We no longer have to speculate about this. As anyone paying attention now knows, Deputy National Security Adviser Ben Rhodes—it’s so hard to type those words—couldn’t help but take a victory lap in front of The New York Times. Rhodes named names and organizations, crowing that the White House had created “an echo chamber” mainly composed of journalists who are “27 years old and…literally know nothing.”
Follow the Money, Indeed
Critics of the Rhodes story have pushed back, in some cases with justification. Rhodes’s shot at Jeffery Goldberg of The Atlantic, for example, was inexplicable and gratuitous; Goldberg is neither 27 nor a greenhorn. On the other hand, Rhodes also named Al-Monitor’s Laura Rozen, to absolutely no one’s surprise. As Mark Hemingway has noted, “Rozen’s slavish devotion to Obama’s Iran policy has been something to behold,” and Rhodes naming her seems almost beside the point now.
Iran deal defenders claim this is all a nothingburger. Rhodes never had that much influence, they say, and no one really adopted his talking points. The experts he claims to have pulled along on the deal were impartial analysts who liked the JCPOA anyway. After all, it’s not like anyone was spreading money around; indeed, the accusation of being on the take was mostly aimed at the deal’s opponents, who ostensibly stood to benefit from another war in the Middle East.
Except there was plenty of money out there. The Ploughshares Fund has been completely upfront about the cash it dumped on other groups before and during the Iran deal debate. Let’s leave aside some of the arms-control experts, since I think it’s fair to say there is no circumstance in which those organizations would oppose a nuclear deal between Obama’s White House and the Iranians. (Whether they sugar-coated aspects of the deal is another matter, but we’ll get back to that.)
What should raise more eyebrows was that Ploughshares didn’t limit its largess to like-minded groups about nuclear weapons (the issue to which Ploughshares, in theory, is dedicated). Ploughshares and its chairman, Joe Cirincione, also dropped some serious coin on National Public Radio, to the tune of some $700,000 since 2005, with grants since 2010—spoiler alert—specifically mentioning Iran. NPR then had Cirincione on to explain the awesomeness of the nuclear deal, at least once forgetting to mention he’d given them several hundred thousand dollars.
Later, Cirinicione hammered home his totally non-partisan and completely independent expert view in a Huffington Post article, in moment replete with both chutzpah and irony.

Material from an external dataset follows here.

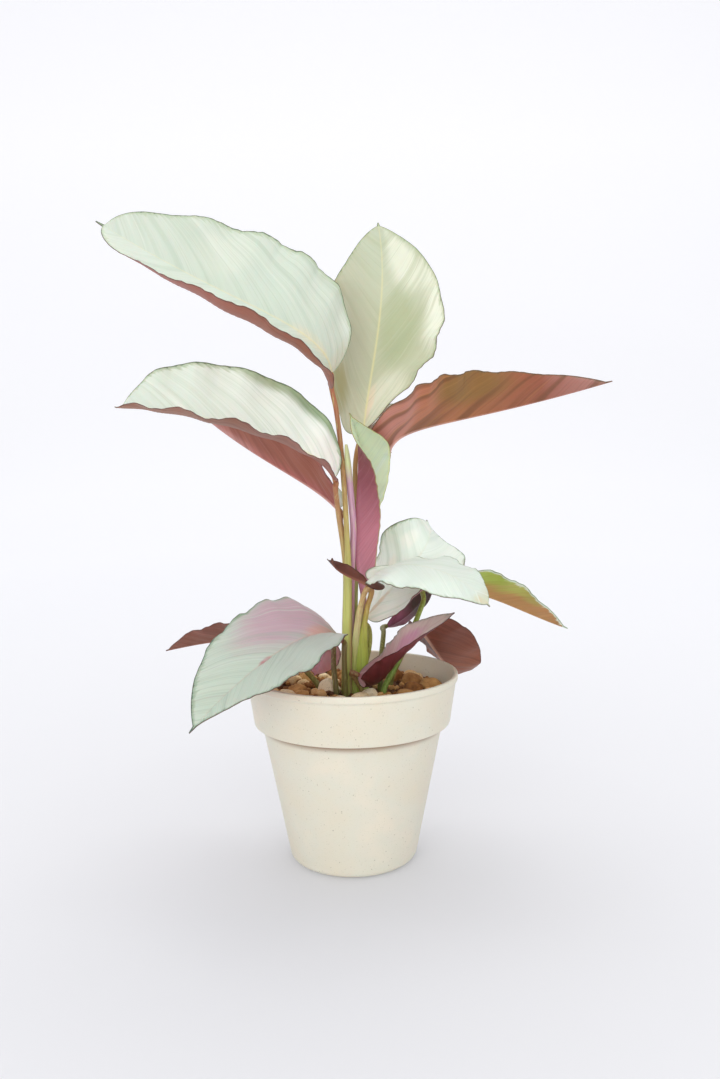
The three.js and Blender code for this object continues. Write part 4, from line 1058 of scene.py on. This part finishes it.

Neoconservatives are furious that their efforts to trick the country into another unnecessary war in the Middle East failed. They spent tens of millions of dollars in an orchestrated campaign to kill diplomacy with Iran. They lost. The nuclear agreement with Iran is in place and working. It has prevented an Iranian bomb and prevented a new war.
“They can’t stand it,” Cirinicione mugged, as though Iran deal opponents had lost a vote for class president. (Rhodes put it differently: “We drove them crazy.”) Cirincione went on like that, but you get the idea.
We’re Spending Money for No Reason At All
The idea that the Obama administration was ever going to go to war over the Iranian nuclear program is ridiculous, but it was a central talking point during the fight over the JCPOA. To believe Obama would have used force against Iran would have represented either incredible credulity, or revealed a conscious effort to participate in a campaign meant to create an echo chamber, in which…
Oh.
As if that wasn’t enough of a margin of safety, Ploughshares shot some money over to that well-known group of physicists and nuclear strategists, J Street. Of course, J Street isn’t an arms-control group. It’s a political organization, in theory dedicated to greater Israeli security but in reality a progressive advocate for any number of policies which are inimical to Israeli interests.
This isn’t the place to rehash J Street’s left-wing record, which speaks for itself. But why was Ploughshares giving money—over a half million dollars—to a political advocacy group? Good question. J Street’s response was a vow that it took the money “to advance the nuclear agreement with Iran out of the belief that this is an important agreement which contributes mightily to Israel’s security.”
Ploughshares and everyone else involved in this hackery quickly responded by promising that their motives were only of the purest public interest. In a laugh-out-loud moment, Ploughshares spokeswoman Jennifer Abrahamson actually said that dropping a pile of money on NPR “does not influence the editorial content of their coverage in any way, nor would we want it to.” That’s because, remember, Ploughshares is non-partisan: just because Cirincione has said that “President Obama’s political opponents try to block everything he does,” that doesn’t make him a partisan.
He said that on NPR, by the way.
What’s the Real Game Here?
The smug admissions by Rhodes and others that the “echo chamber” was real and did its job are grating. But to focus on Rhodes and Cirincione spiking the football is to miss a more important question: Why did everyone go to such lengths over a deal that was supposed to be so good?